Pour les studios hollywoodiens, "ç'en est assez"
Mais faire long n'est pas forcément synonyme de succès. Le cinéaste Damien Chazelle en a fait les frais cette année. Babylon (3h09), le dernier long-métrage du réalisateur acclamé de La La Land, n'a pas fait recette. Le film, sorti en janvier, devait générer 250 millions de dollars pour rentrer dans ses frais, selon le média américain Deadline Hollywood. Or il n'a récolté que 63 millions de dollars, d'après le décompte du site Imdb. La question peut également se poser pour The Fabelmans (2h31) de Steven Spielberg, qui n'a pas eu le succès escompté. Ces films auraient-ils attiré davantage de spectateurs s'ils avaient été plus courts ?

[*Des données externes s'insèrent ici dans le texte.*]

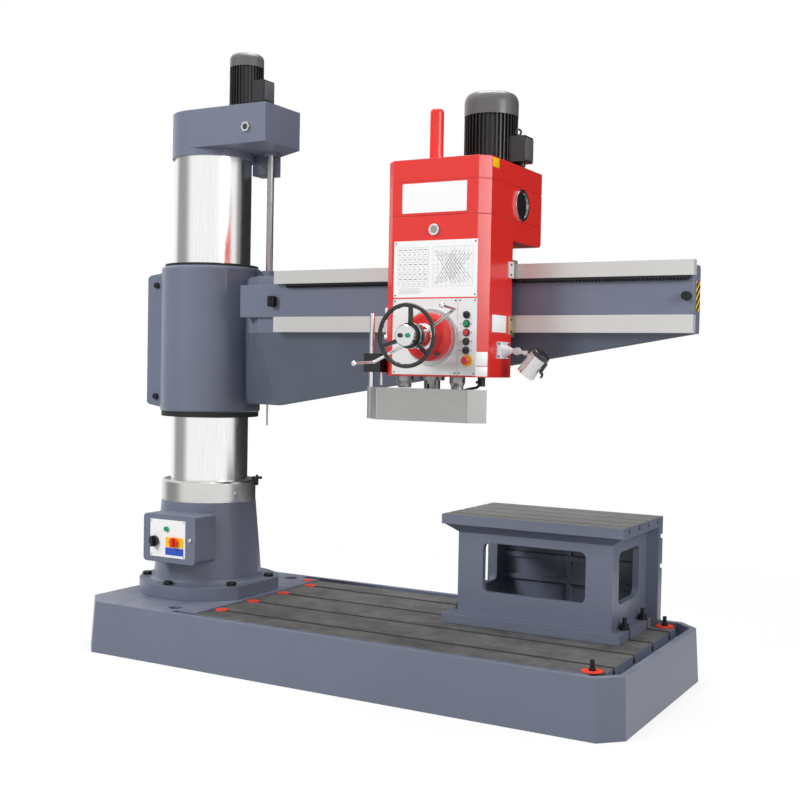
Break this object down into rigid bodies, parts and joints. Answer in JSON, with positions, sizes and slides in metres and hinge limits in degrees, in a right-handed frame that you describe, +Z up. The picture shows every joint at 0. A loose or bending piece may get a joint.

La question semble agiter les grands studios hollywoodiens, d'après des propos rapportés par le magazine Vanity Fair. "Je pense que c'est un problème. Les films sont trop longs", s'inquiète ainsi Jason Blum, producteur de films d'horreurs comme Paranormal Activity, dans les colonnes du magazine. "Ç'en est assez", avertit également un dirigeant de studio anonyme. Les producteurs semblent notamment préoccupés par le fait qu'une certaine partie du public soit découragé par des films jugés trop longs. Il faut dire que même les cinéphiles prêtent attention à la durée des films. Il seraient plus de 50% à regarder la durée avant d'acheter leur ticket, si l'on en croit un sondage du Los Angeles Times réalisé en 2021.
Les professionnels sont aussi inquiets de la baisse du nombre de projections qu'entraîne l'allongement de la durée des films. "On sait qu'avec un film de 3 heures on fait sauter une séance par jour et par cinéma, par rapport à un film qui dure entre 2 heures et 2h30. Et par rapport à un film d'1h30, c'est deux séances", résume Eric Marti auprès de Franceinfo. Pour l'heure, le phénomène ne semble cependant pas inquiéter les propriétaires des salles de cinémas françaises. L'heure est plutôt à se satisfaire du retour des spectateurs. "Les salles sont pleines", se réjouissait ainsi Marc-Olivier Sebbag, le 2 juin auprès du Parisien.